This work addresses key challenges in high-level autonomous driving—namely, the insufficient robustness of motion planners under closed-loop interaction, difficulties in modeling multimodal future uncertainty, and instability arising from the lack of negative feedback in pure imitation learning. To this end, the authors propose a generator-discriminator collaborative framework: a diffusion-based generator produces diverse trajectory candidates, while a reinforcement learning–optimized discriminator re-ranks them based on long-horizon driving quality, thereby avoiding sparse rewards acting directly in the high-dimensional trajectory space. The approach innovatively introduces temporally consistent group relative policy optimization to mitigate credit assignment issues, incorporates an online generator fine-tuning mechanism that translates closed-loop feedback into longitudinal optimization signals, and leverages an efficient BEV-Warp simulation environment for scalable training. Compared to a strong diffusion-based planning baseline, the method reduces collision rates by 56% and demonstrates significantly improved perceptual safety and ride smoothness in real-world urban driving scenarios.

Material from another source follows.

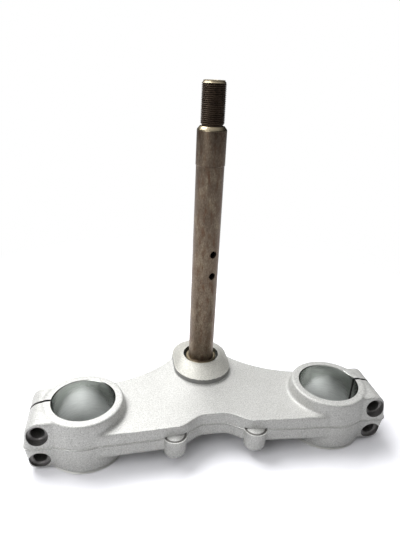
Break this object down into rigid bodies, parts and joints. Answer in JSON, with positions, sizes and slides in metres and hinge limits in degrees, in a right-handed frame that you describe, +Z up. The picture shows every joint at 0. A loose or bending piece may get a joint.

High-level autonomous driving requires motion planners capable of modeling multimodal future uncertainties while remaining robust in closed-loop interactions. Although diffusion-based planners are effective at modeling complex trajectory distributions, they often suffer from stochastic instabilities and the lack of corrective negative feedback when trained purely with imitation learning. To address these issues, we propose RAD-2, a unified generator-discriminator framework for closed-loop planning. Specifically, a diffusion-based generator is used to produce diverse trajectory candidates, while an RL-optimized discriminator reranks these candidates according to their long-term driving quality. This decoupled design avoids directly applying sparse scalar rewards to the full high-dimensional trajectory space, thereby improving optimization stability. To further enhance reinforcement learning, we introduce Temporally Consistent Group Relative Policy Optimization, which exploits temporal coherence to alleviate the credit assignment problem. In addition, we propose On-policy Generator Optimization, which converts closed-loop feedback into structured longitudinal optimization signals and progressively shifts the generator toward high-reward trajectory manifolds. To support efficient large-scale training, we introduce BEV-Warp, a high-throughput simulation environment that performs closed-loop evaluation directly in Bird's-Eye View feature space via spatial warping. RAD-2 reduces the collision rate by 56% compared with strong diffusion-based planners. Real-world deployment further demonstrates improved perceived safety and driving smoothness in complex urban traffic.